Il me semble bien plus convaincant de privilégier l'histoire et les personnages, leurs interactions, d'élargir au maximum les thèmes, et d'intégrer ces éléments forts dans le cadre que l'on cherche à présenter. L'évolution des personnages dans ce cadre le rendra naturellement visible à l'écran, fera intervenir les particularismes que l'on cherche à présenter, en évitant les lectures superficielles. Schématiquement, c'est la différence entre une demi-journée de visite touristique et une installation de plusieurs mois dans un lieu. Dans le premier cas, on saute de passages obligés en hauts lieux, guide en main, on goûte les spécialités, et il n'est pas évident de s'écarter des idées reçues : une belle collection de photos et de bons moments, sans plus. En revanche, à vivre dans un lieu, on peut découvrir la réalité quotidienne, l'intégrer pleinement au décor et percevoir avec justesse l'esprit du lieu ou de la communauté. Et ce, sans mettre entre parenthèses tous les événements importants de notre vie, c'est-à-dire toute la richesse narrative et de sentiments !

Ainsi, quelles que soient les qualités des Chtis dannyboonesques, je me sens plus attiré par les films qui se déroulent DANS le Nord, sans forcément en faire leur sujet central. La région et ses habitants comme coloration et valeur ajoutée, plus que comme communauté figée dans un musée régional. J'ai ainsi vu quelques films plutôt convaincants se déroulant dans le Nord, ou en Belgique wallonne, que j'inclus à mon énumération pour certaines caractéristiques proches : proximité géographique, poids du passé industriel... "La raison du plus faible" de Lucas Belvaux se déroule ainsi à Liège, mais l'évocation des ouvriers licenciés d'une aciérie ne me paraît pas très éloignée des questions industriels du Nord de la France. Le film affronte peut-être un peu frontalement son sujet de détresse sociale, mais les personnages s'affichent à l'écran avec une finesse rare, des interactions fortes. Aucune scène n'est uniquement centrée sur l'addiction d'un des personnages à la bière Jupiler...
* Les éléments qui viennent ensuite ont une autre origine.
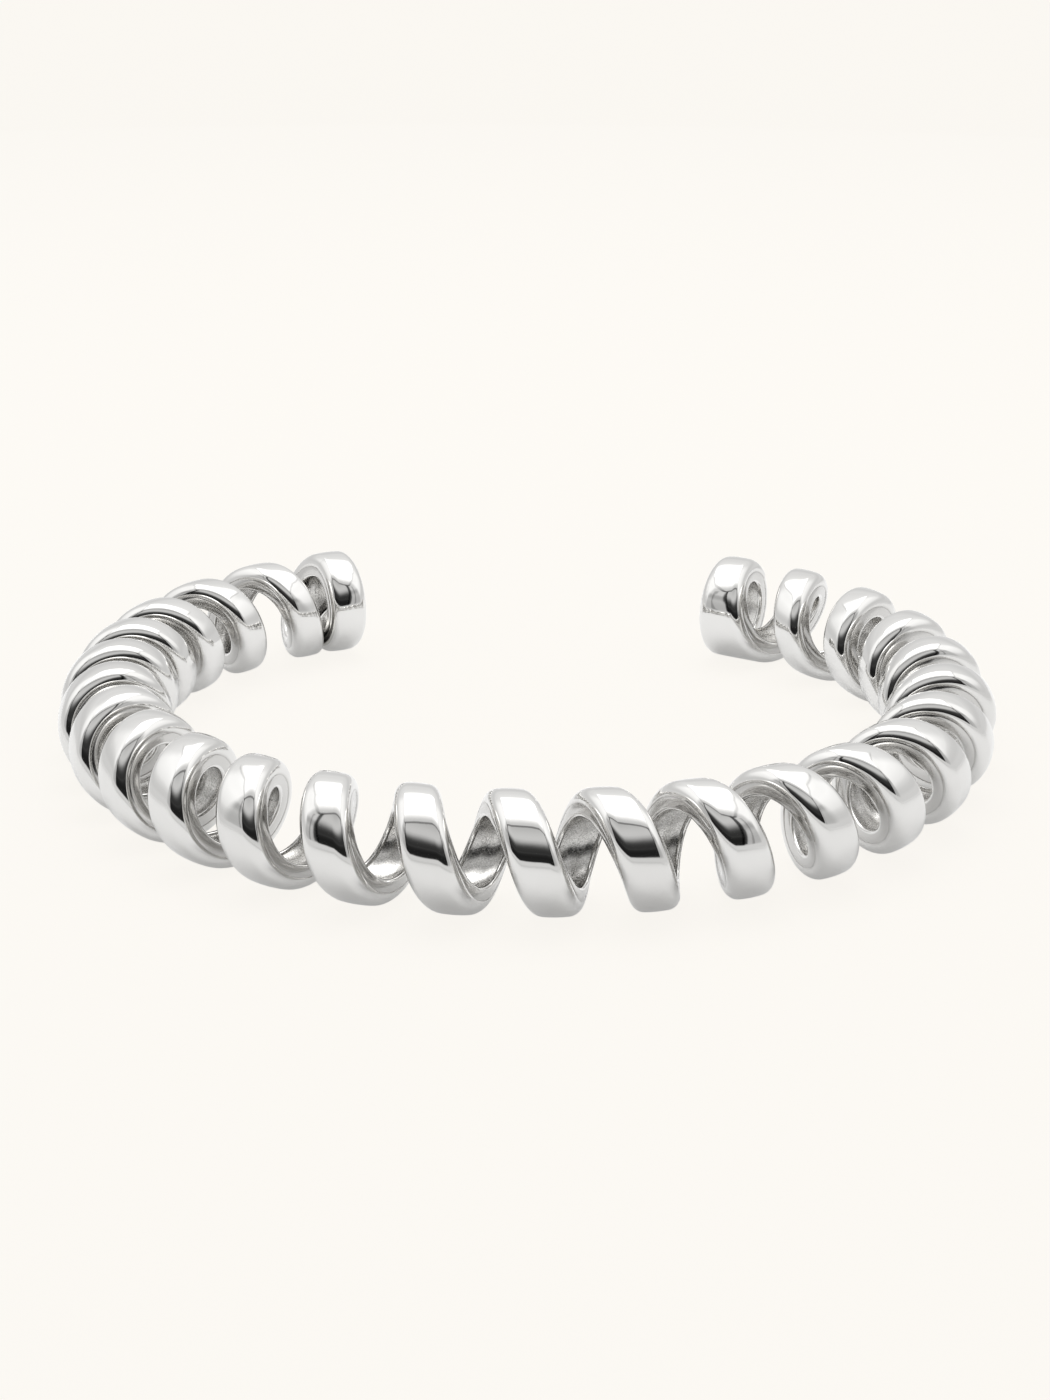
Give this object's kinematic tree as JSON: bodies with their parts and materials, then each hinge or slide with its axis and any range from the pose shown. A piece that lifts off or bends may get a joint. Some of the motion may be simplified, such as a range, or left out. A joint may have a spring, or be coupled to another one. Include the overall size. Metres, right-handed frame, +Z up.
{
  "type": "spiral cuff bangle",
  "caption": "Open cuff bangle made of one polished metal strip wound as a right-handed coil round a C, with a closed ring at each end.",
  "frame": {"origin": "middle of the cuff's outline, on the surface that the cuff lies on", "axes": "+Z up, the way the wrist goes through; +X across the cuff, its longest side, with the opening at +Y and the front of the C at -Y"},
  "size_m": [0.075, 0.0658, 0.009],
  "materials": {
    "silver": "mirror polished, satin in the hollow back of the strip"
  },
  "bodies": {
    "root": {"spiral_cuff": "silver"}
  },
  "joints": []
}
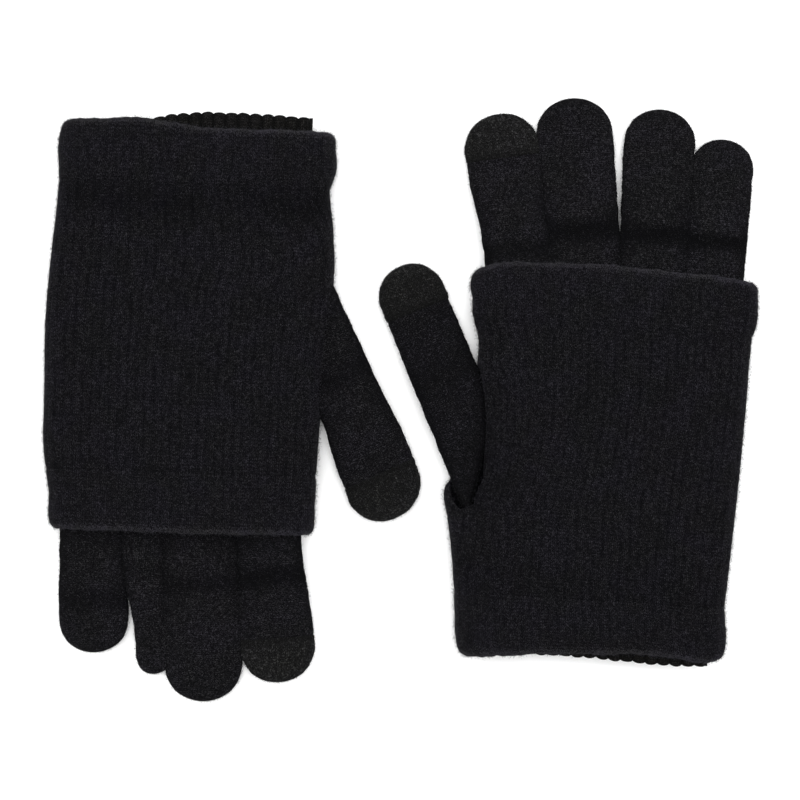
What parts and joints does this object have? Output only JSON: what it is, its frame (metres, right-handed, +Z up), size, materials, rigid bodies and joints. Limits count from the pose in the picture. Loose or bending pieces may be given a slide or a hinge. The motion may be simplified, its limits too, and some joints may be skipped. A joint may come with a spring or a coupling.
{
  "type": "knitted gloves with fingerless oversleeves",
  "caption": "Black knitted gloves: thin full-finger liners with coarse touch-screen tips, each worn inside a thick ribbed fingerless sleeve with folded hems.",
  "frame": {"origin": "on the table under the middle of the pair's bounding box", "axes": "+Z up from the table, +X across both gloves, +Y along the left glove's fingers"},
  "size_m": [0.2658, 0.2248, 0.0131],
  "materials": {
    "liner_knit": "fine plain knit",
    "touch_tip_knit": "coarse knit with conductive yarn",
    "cuff_rib_knit": "ribbed knit",
    "sleeve_rib_knit": "thick brushed rib knit"
  },
  "bodies": {
    "right_hand": {"right_liner_hand": "liner_knit", "right_liner_cuff": "cuff_rib_knit"},
    "right_index": {"right_index_finger": "liner_knit", "right_index_touch_tip": "touch_tip_knit"},
    "right_middle": {"right_middle_finger": "liner_knit"},
    "right_ring": {"right_ring_finger": "liner_knit"},
    "right_little": {"right_little_finger": "liner_knit"},
    "right_thumb": {"right_thumb": "liner_knit", "right_thumb_touch_tip": "touch_tip_knit"},
    "right_sleeve": {"right_sleeve": "sleeve_rib_knit", "right_sleeve_wrist_hem": "sleeve_rib_knit", "right_sleeve_finger_hem": "sleeve_rib_knit"},
    "left_hand": {"left_liner_hand": "liner_knit", "left_liner_cuff": "cuff_rib_knit"},
    "left_index": {"left_index_finger": "liner_knit", "left_index_touch_tip": "touch_tip_knit"},
    "left_middle": {"left_middle_finger": "liner_knit"},
    "left_ring": {"left_ring_finger": "liner_knit"},
    "left_little": {"left_little_finger": "liner_knit"},
    "left_thumb": {"left_thumb": "liner_knit", "left_thumb_touch_tip": "touch_tip_knit"},
    "left_sleeve": {"left_sleeve": "sleeve_rib_knit", "left_sleeve_wrist_hem": "sleeve_rib_knit", "left_sleeve_finger_hem": "sleeve_rib_knit"}
  },
  "joints": [
    {"name": "right_index_bend", "type": "hinge", "parent": "right_hand", "child": "right_index", "pos_m": [-0.05033, -0.05961, 0.00915], "axis": [-0.9995, 0.0314, 0], "range_deg": [0, 80]},
    {"name": "right_middle_bend", "type": "hinge", "parent": "right_hand", "child": "right_middle", "pos_m": [-0.07662, -0.05878, 0.00915], "axis": [-0.9995, 0.0314, 0], "range_deg": [0, 80]},
    {"name": "right_ring_bend", "type": "hinge", "parent": "right_hand", "child": "right_ring", "pos_m": [-0.09761, -0.05813, 0.00915], "axis": [-0.9995, 0.0314, 0], "range_deg": [0, 80]},
    {"name": "right_little_bend", "type": "hinge", "parent": "right_hand", "child": "right_little", "pos_m": [-0.1168, -0.05752, 0.00915], "axis": [-0.9995, 0.0314, 0], "range_deg": [0, 80]},
    {"name": "right_thumb_bend", "type": "hinge", "parent": "right_hand", "child": "right_thumb", "pos_m": [-0.02011, -0.00053, 0.00945], "axis": [-0.9085, -0.4179, 0], "range_deg": [0, 60]},
    {"name": "right_sleeve_slide", "type": "slide", "parent": "right_hand", "child": "right_sleeve", "axis": [-0.0314, -0.9995, 0], "range_m": [0, 0.006]},
    {"name": "left_index_bend", "type": "hinge", "parent": "left_hand", "child": "left_index", "pos_m": [0.04259, 0.0641, 0.00915], "axis": [0.9973, -0.0732, 0], "range_deg": [0, 80]},
    {"name": "left_middle_bend", "type": "hinge", "parent": "left_hand", "child": "left_middle", "pos_m": [0.06807, 0.06223, 0.00915], "axis": [0.9973, -0.0732, 0], "range_deg": [0, 80]},
    {"name": "left_ring_bend", "type": "hinge", "parent": "left_hand", "child": "left_ring", "pos_m": [0.094, 0.06033, 0.00915], "axis": [0.9973, -0.0732, 0], "range_deg": [0, 80]},
    {"name": "left_little_bend", "type": "hinge", "parent": "left_hand", "child": "left_little", "pos_m": [0.11783, 0.05858, 0.00915], "axis": [0.9973, -0.0732, 0], "range_deg": [0, 80]},
    {"name": "left_thumb_bend", "type": "hinge", "parent": "left_hand", "child": "left_thumb", "pos_m": [0.01611, 0.00588, 0.00945], "axis": [0.9252, 0.3795, 0], "range_deg": [0, 60]},
    {"name": "left_sleeve_slide", "type": "slide", "parent": "left_hand", "child": "left_sleeve", "axis": [0.0732, 0.9973, 0], "range_m": [0, 0.006]},
    {"name": "left_glove_lift", "type": "slide", "parent": "right_hand", "child": "left_hand", "axis": [0, 0, 1], "range_m": [0, 0.12]}
  ]
}
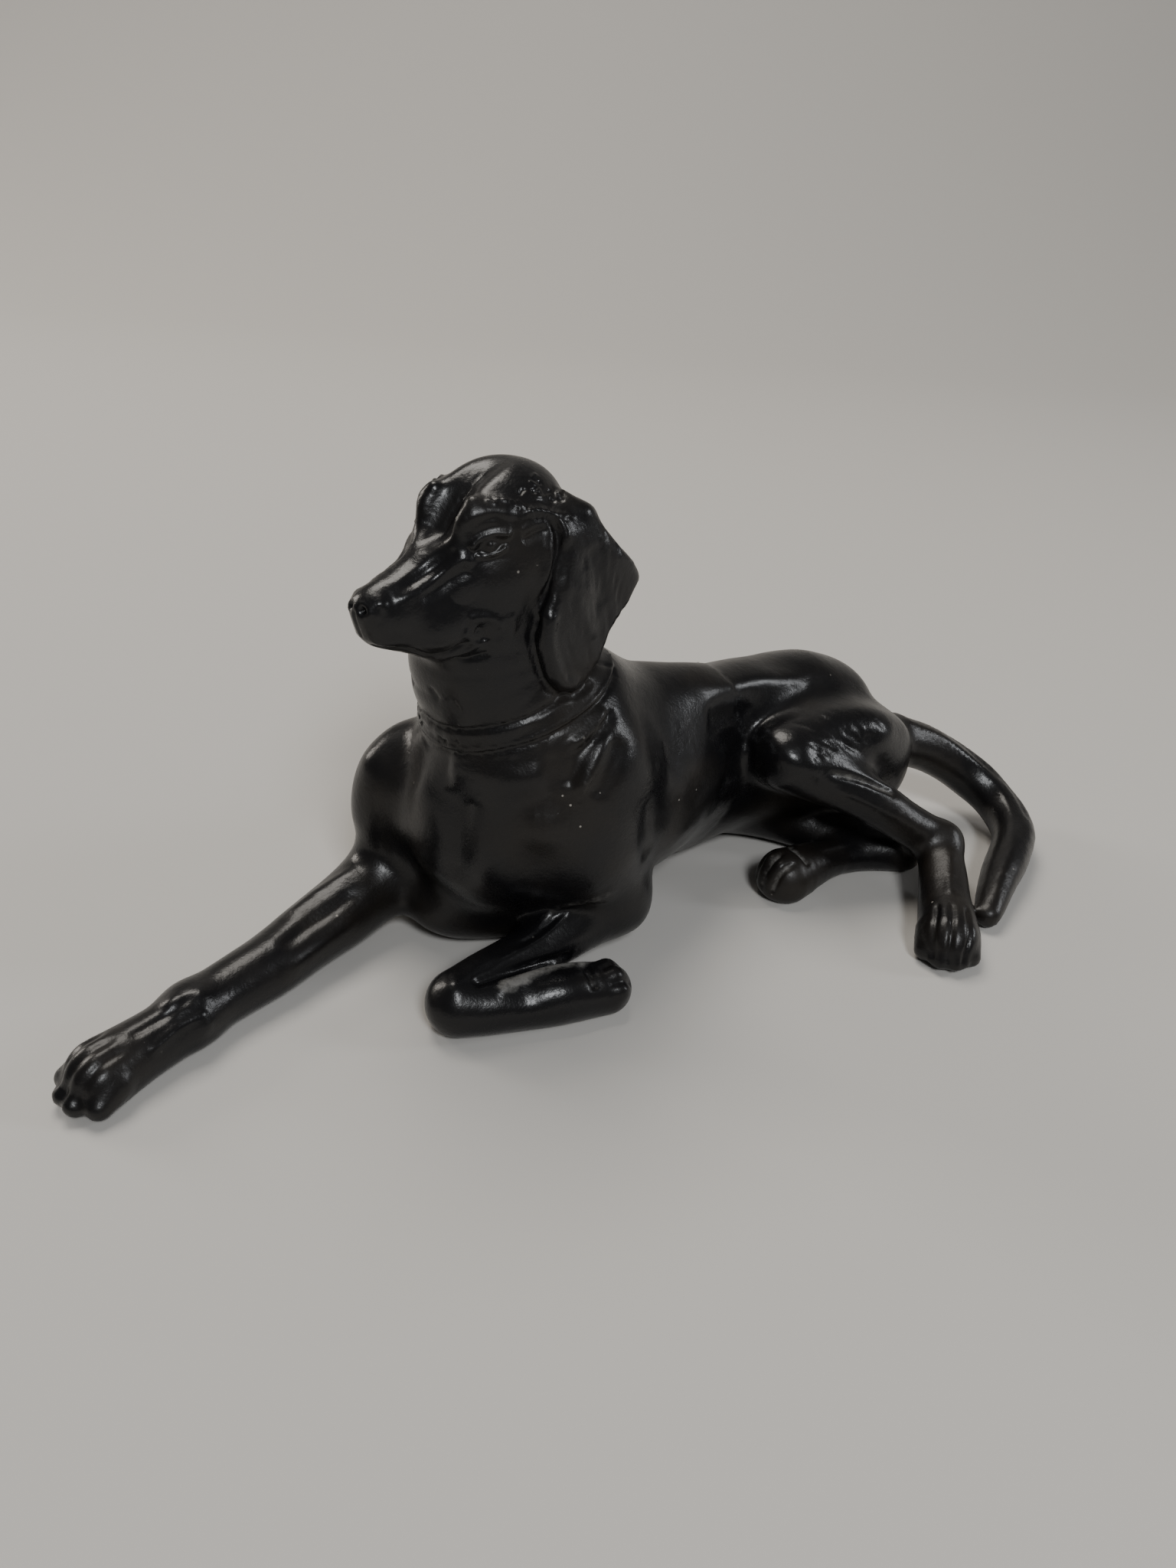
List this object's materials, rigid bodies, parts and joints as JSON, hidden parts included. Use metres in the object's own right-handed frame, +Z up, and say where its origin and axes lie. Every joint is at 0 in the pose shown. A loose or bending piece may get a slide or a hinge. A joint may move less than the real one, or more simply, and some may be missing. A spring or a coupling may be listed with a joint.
{
  "type": "cast iron dog statue",
  "caption": "Reclining hound cast in one piece of iron, head raised, one foreleg stretched out and the tail curled round.",
  "frame": {"origin": "on the table plane, at the middle of the statue's box", "axes": "+Z up, the head towards -X, the tail towards +X, the dog's left side towards -Y"},
  "size_m": [0.294, 0.118, 0.1318],
  "materials": {
    "black_iron": "cast iron under a thin satin to gloss black paint, rubbed grey on the ridges"
  },
  "bodies": {
    "root": {"dog": "black_iron"}
  },
  "joints": []
}
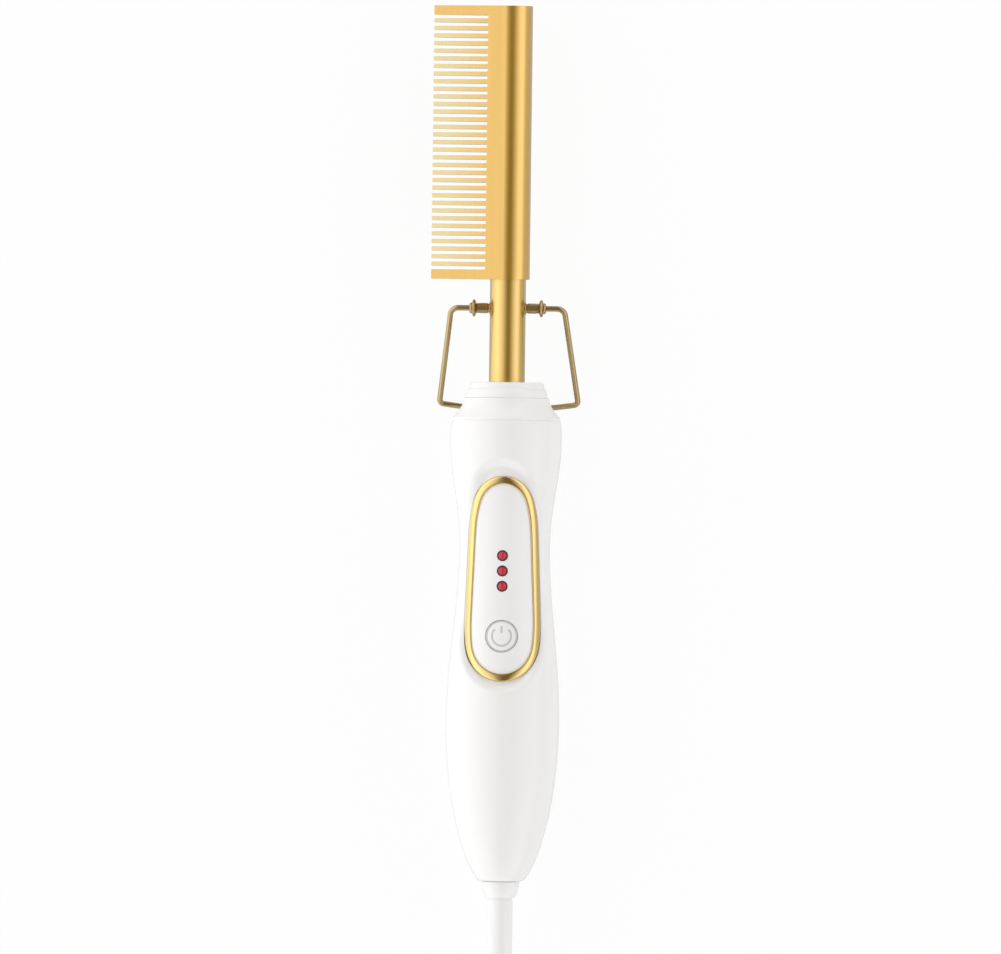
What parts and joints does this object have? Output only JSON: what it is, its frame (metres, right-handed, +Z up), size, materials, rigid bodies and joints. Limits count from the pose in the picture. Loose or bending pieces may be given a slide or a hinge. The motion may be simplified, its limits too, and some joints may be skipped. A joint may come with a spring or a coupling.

Les films des frères Dardennes me semblent plus convaincants encore pour transmettre l'ambiance de ces régions du Nord et de la Belgique. Le contexte de l'action n'est jamais surligné, le film se déroule simplement là, sans nécessité de braquer la caméra sur les spécificités caricaturales. Elles se diffusent doucement dans les architectures, les accents authentiques des comédiens. Au cinéma, il n'est pas nécessaire d'insister, une image suffit généralement, comme dans "La vie rêvée des Anges" d'Erick Zonca, un doux travelling final sur des femmes dans un atelier. Ce film est d'ailleurs un exemple assez extrême, puisque, au début de l'écriture du scénario, ces deux femmes paumées ne devait pas évoluer à Lille : la place de la ville est des plus effacées dans le récit. Cependant, les quelques images liées au monde industriel, les vues des modernes rues piétonnes associent le film à ce contexte lillois.

Mais mon film préféré se déroulant dans le Nord est sans hésitation "Quand la mer monte" de Gilles Porte et Yollande Moreau. La splendide histoire d'une comédienne de one-man show et d'un porteur de géants de carnaval. L'évolution de l'affection entre ces deux personnages est magnifiquement rendu, un des points centraux du film, au même niveau que la tournée solitaire de cette comédienne. Mais le décor du Nord se glisse dans tous les plans, dans le superbe accent flamand du comédien Wim Willaert, sans se trouver jamais surligné d'un lourd "VOICI LE NORD", malgré la présence de scènes typiques de carnaval. Cette histoire glisse dans le Nord, tout en douceur, sans donner l'impression d'une collection systématique de clichés, juste des instants de vie remplis de naturels. Et ce naturel se trouve assurément dans l'approche du réalisateur pour tourner une fête de carnaval dans un bar : remplir le bar de fêtards, les laisser boire et s'amuser pendant une heure ou deux, puis introduire délicatement la caméra dans la salle, comme à l'improviste, pour capter l'atmosphère festive avec justesse. Un choix de mise en scène pour effacer au maximum l'impression de mise en scène, et tout tournoie à l'écran à l'unisson des chants et des danses, au milieu desquels l'accent du Nord paraît tellement léger.